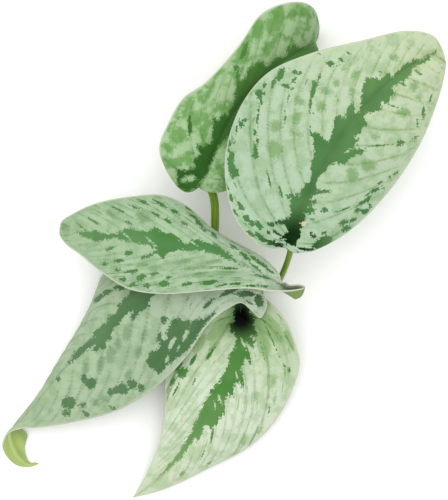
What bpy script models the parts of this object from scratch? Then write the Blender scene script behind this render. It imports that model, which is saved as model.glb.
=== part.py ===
"""A cut spray of satin pothos: five heart-shaped leaves on a short stem that lies on a surface.

Sizes are real ones in millimetres, turned into metres as each mesh is made. X runs to the right, Y away
and Z up. Each blade is laid out by three curves: its midrib and its left and right margins, both as seen
from the petiole towards the tip.
"""

import math

import bmesh
import bpy
from mathutils import Vector

MM = 0.001
PLAN_X, PLAN_Y = -1.2, -1.0  # where the middle of the whole spray's plan lies in the curves' own layout

BLADE_T = 0.75  # thickness of a blade between its veins
MIDRIB_T = 1.5  # thickness of a blade under its midrib
LOBE_ROWS = 12  # veins that fan out of the base into each basal lobe
MAIN_ROWS = 19  # veins along the midrib
STEPS = 6  # steps from the midrib to the margin
FLOOR = 0.76  # lowest height of a blade's upper face

FOOT_SWELL = 0.3  # how much wider a petiole is at the stem, as a share of its radius
PETIOLE_SIDES = 12
PETIOLE_RINGS = 15
STEM_R = 2.5
STEM_SIDES = 16
STEM_RINGS = 44
GAP = 0.35  # clear air between neighbouring nodes

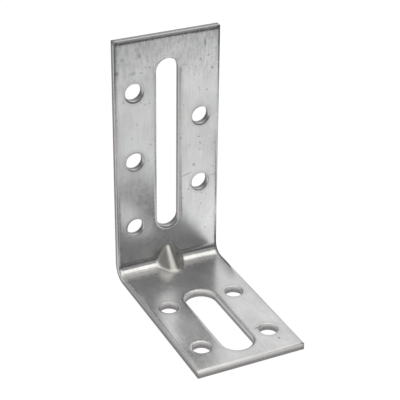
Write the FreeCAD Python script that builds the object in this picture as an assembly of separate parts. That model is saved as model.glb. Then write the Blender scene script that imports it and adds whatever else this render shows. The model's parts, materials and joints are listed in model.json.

------------

*What is asked*
Repeat the listing above without any change.

*Result of the exercise*
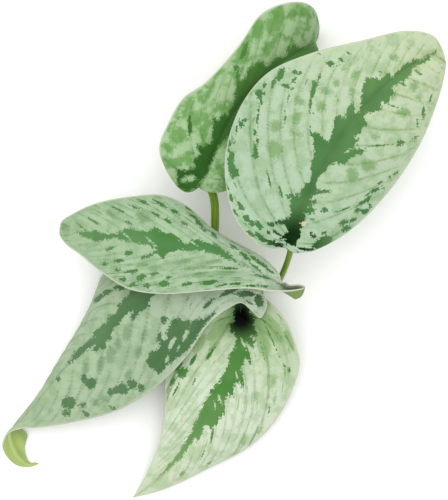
What bpy script models the parts of this object from scratch? Then write the Blender scene script behind this render. It imports that model, which is saved as model.glb.
=== part.py ===
"""A cut spray of satin pothos: five heart-shaped leaves on a short stem that lies on a surface.

Sizes are real ones in millimetres, turned into metres as each mesh is made. X runs to the right, Y away
and Z up. Each blade is laid out by three curves: its midrib and its left and right margins, both as seen
from the petiole towards the tip.
"""

import math

import bmesh
import bpy
from mathutils import Vector

MM = 0.001
PLAN_X, PLAN_Y = -1.2, -1.0  # where the middle of the whole spray's plan lies in the curves' own layout

BLADE_T = 0.75  # thickness of a blade between its veins
MIDRIB_T = 1.5  # thickness of a blade under its midrib
LOBE_ROWS = 12  # veins that fan out of the base into each basal lobe
MAIN_ROWS = 19  # veins along the midrib
STEPS = 6  # steps from the midrib to the margin
FLOOR = 0.76  # lowest height of a blade's upper face

FOOT_SWELL = 0.3  # how much wider a petiole is at the stem, as a share of its radius
PETIOLE_SIDES = 12
PETIOLE_RINGS = 15
STEM_R = 2.5
STEM_SIDES = 16
STEM_RINGS = 44
GAP = 0.35  # clear air between neighbouring nodes

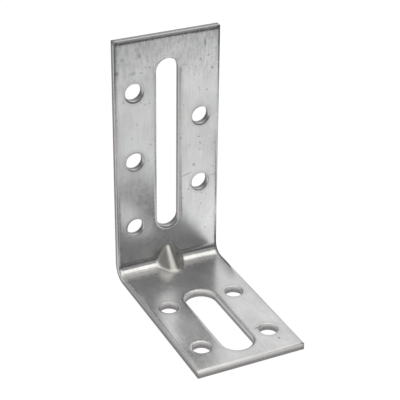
Write the FreeCAD Python script that builds the object in this picture as an assembly of separate parts. That model is saved as model.glb. Then write the Blender scene script that imports it and adds whatever else this render shows. The model's parts, materials and joints are listed in model.json.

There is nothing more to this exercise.